Problem 7 (15 points):

In Lab Assignment 3, we were interested in augmenting the microsequencer to allow microbranches to the states that initiate interrupt handling and page 0 access control violations.

In this problem, we are interested in augmenting the microsequencer to take an exception if an illegal trapvector is specified.

We have decided to restrict trapvectors to the range x20 to xFF. That is, the TRAP instruction with trapvectors from x00 to x1F would not be allowed. Your task is to augment the original LC-2 microsequencer to take an exception if an illegal trapvector is present.

Define ITV (for illegal trapvector) as follows:

ITV = 1; illegal trapvector
ITV = 0; not an illegal trapvector

**Part a.** In what state should ITV be tested? The result of the test is a branch to the state that initiates illegal trapvector processing, or to continue normally.

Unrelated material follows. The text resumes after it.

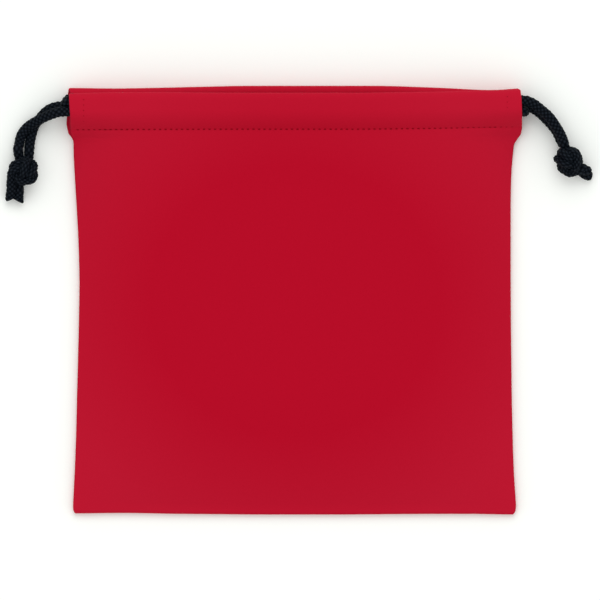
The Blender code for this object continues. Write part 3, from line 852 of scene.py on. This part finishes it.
def addStitch(bm, middle, way, up, long, wide):
    # a short round-ended length of thread, bowed over the cloth between its two holes
    side = way.cross(up)
    rings = []
    for step in range(9):
        turn = -1 + step / 4
        bow = math.cos(turn * math.pi / 2)
        centre = middle + way * (long / 2 * turn) + up * (wide * stitches["bow"] * bow - stitches["sunk"])
        thick = wide / 2 * max(1 - turn**4, 0.0) ** 0.5 + stitches["endHalf"]
        rings.append([bm.verts.new(centre + (side * math.cos(a) + up * math.sin(a)) * thick)
                      for a in (k * math.pi / 4 for k in range(8))])
    for here, there in zip(rings, rings[1:]):
        for k in range(8):
            bm.faces.new((here[k], here[(k + 1) % 8], there[(k + 1) % 8], there[k]))
    bm.faces.new(rings[0][::-1])
    bm.faces.new(rings[-1])


def makeStitching():
    bm = bmesh.new()
    count = int(2 * stitches["rowHalf"] / stitches["pitch"])
    up, right = Vector((0, 0, 1)), Vector((1, 0, 0))
    height = pouch["bodyLength"]
    for number in range(count + 1):
        x = (number - count / 2) * stitches["pitch"]
        place = Vector((x, height + frontLift(x, height) + originShift[1], casingSkin(x, height)))
        lean = (stitches["lean"] * math.sin(number * stitches["leanTurn"]), 0.0)[number % 2]
        way = (right + Vector((0, lean, 0))).normalized()
        addStitch(bm, place, way, up, stitches["long"], stitches["wide"])
    step = 0.0003       # over which the casing's slope is taken
    for x in stitches["slitRows"]:
        for number in range(int(stitches["slitTop"] / stitches["pitch"]) + 1):
            height = pouch["bodyLength"] + stitches["slitStart"] + number * stitches["pitch"]
            low, high = casingSkin(x, height - step), casingSkin(x, height + step)
            way = Vector((0, 2 * step, high - low)).normalized()
            place = Vector((x, height + frontLift(x, height) + originShift[1], casingSkin(x, height)))
            wide = stitches["wide"] * stitches["slitWide"]
            addStitch(bm, place, way, right.cross(way), stitches["slitLong"], wide)
    bmesh.ops.recalc_face_normals(bm, faces=bm.faces)
    mesh = bpy.data.meshes.new("stitching")
    bm.to_mesh(mesh)
    bm.free()
    mesh.shade_smooth()
    thread = addMesh("stitching", mesh, threadMaterial)
    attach(thread, "root")


makeStitching()
print("stitching made")


stageSizes = {
    "floorFinish": {"colour": (0.95, 0.95, 0.93), "roughness": 0.9, "specular": 0.0},
    "floorShown": (1.010, 1.038, 1.003),    # what the camera sees, so that it is white away from the pouch
    "floorHalf": 3.0,
    "floorDrop": 0.0002,        # keeps the floor off the cloth's underside
    "worldStrength": 0.80,
    # each lamp's place, power and size: one past the pouch's mouth and a weaker one nearly overhead
    "lamps": {"lamp_top": ((0.0, 1.3, 1.6), 10.4, 1.6), "lamp_bottom": ((0.0, -0.5, 2.0), 3.1, 1.6)},
}


def makeStage():
    half = stageSizes["floorHalf"]
    mesh = bpy.data.meshes.new("floor")
    corners = [(-half, -half, 0), (half, -half, 0), (half, half, 0), (-half, half, 0)]
    mesh.from_pydata(corners, [], [(0, 1, 2, 3)])
    material, shader = plainMaterial("white_floor", stageSizes["floorFinish"])
    nodes, links = material.node_tree.nodes, material.node_tree.links
    ray = nodes.new("ShaderNodeLightPath")
    seen, shown = nodes.new("ShaderNodeMath"), nodes.new("ShaderNodeMath")
    seen.operation = shown.operation = "MAXIMUM"
    colour = nodes.new("ShaderNodeMixRGB")
    colour.inputs["Color1"].default_value = (*stageSizes["floorFinish"]["colour"], 1.0)
    colour.inputs["Color2"].default_value = (*stageSizes["floorShown"], 1.0)
    links.new(ray.outputs["Is Camera Ray"], seen.inputs[0])
    links.new(ray.outputs["Is Glossy Ray"], seen.inputs[1])
    links.new(seen.outputs["Value"], shown.inputs[0])
    links.new(ray.outputs["Is Transmission Ray"], shown.inputs[1])
    links.new(shown.outputs["Value"], colour.inputs["Fac"])
    links.new(colour.outputs["Color"], shader.inputs["Base Color"])
    floor = addMesh("floor", mesh, material)
    floor.location.z = -stageSizes["floorDrop"]
    world = bpy.data.worlds.new("studio")
    bpy.context.scene.world = world
    world.use_nodes = True
    world.node_tree.nodes["Background"].inputs["Color"].default_value = (1.0, 1.0, 1.0, 1.0)
    world.node_tree.nodes["Background"].inputs["Strength"].default_value = stageSizes["worldStrength"]
    for name, (place, power, size) in stageSizes["lamps"].items():
        lamp = bpy.data.lights.new(name, "AREA")
        lamp.shape, lamp.size, lamp.energy = "DISK", size, power
        lampObject = bpy.data.objects.new(name, lamp)
        lampObject.location = place
        lampObject.rotation_euler = (-Vector(place)).to_track_quat("-Z", "Y").to_euler()
        bpy.context.scene.collection.objects.link(lampObject)
    bpy.context.scene.view_settings.view_transform = "Standard"


makeStage()
print("stage made")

In what state should ITV be computed?

Specify the logic function that computes ITV.

**Part b.** Augment the original microsequencer to take an exception in the presence of an illegal trapvector. Draw the augmented microsequencer below. Show clearly what additional control signals are needed. Identify (i.e., specify the bit encoding of) the state that will be used to initiate exception handling for ITV.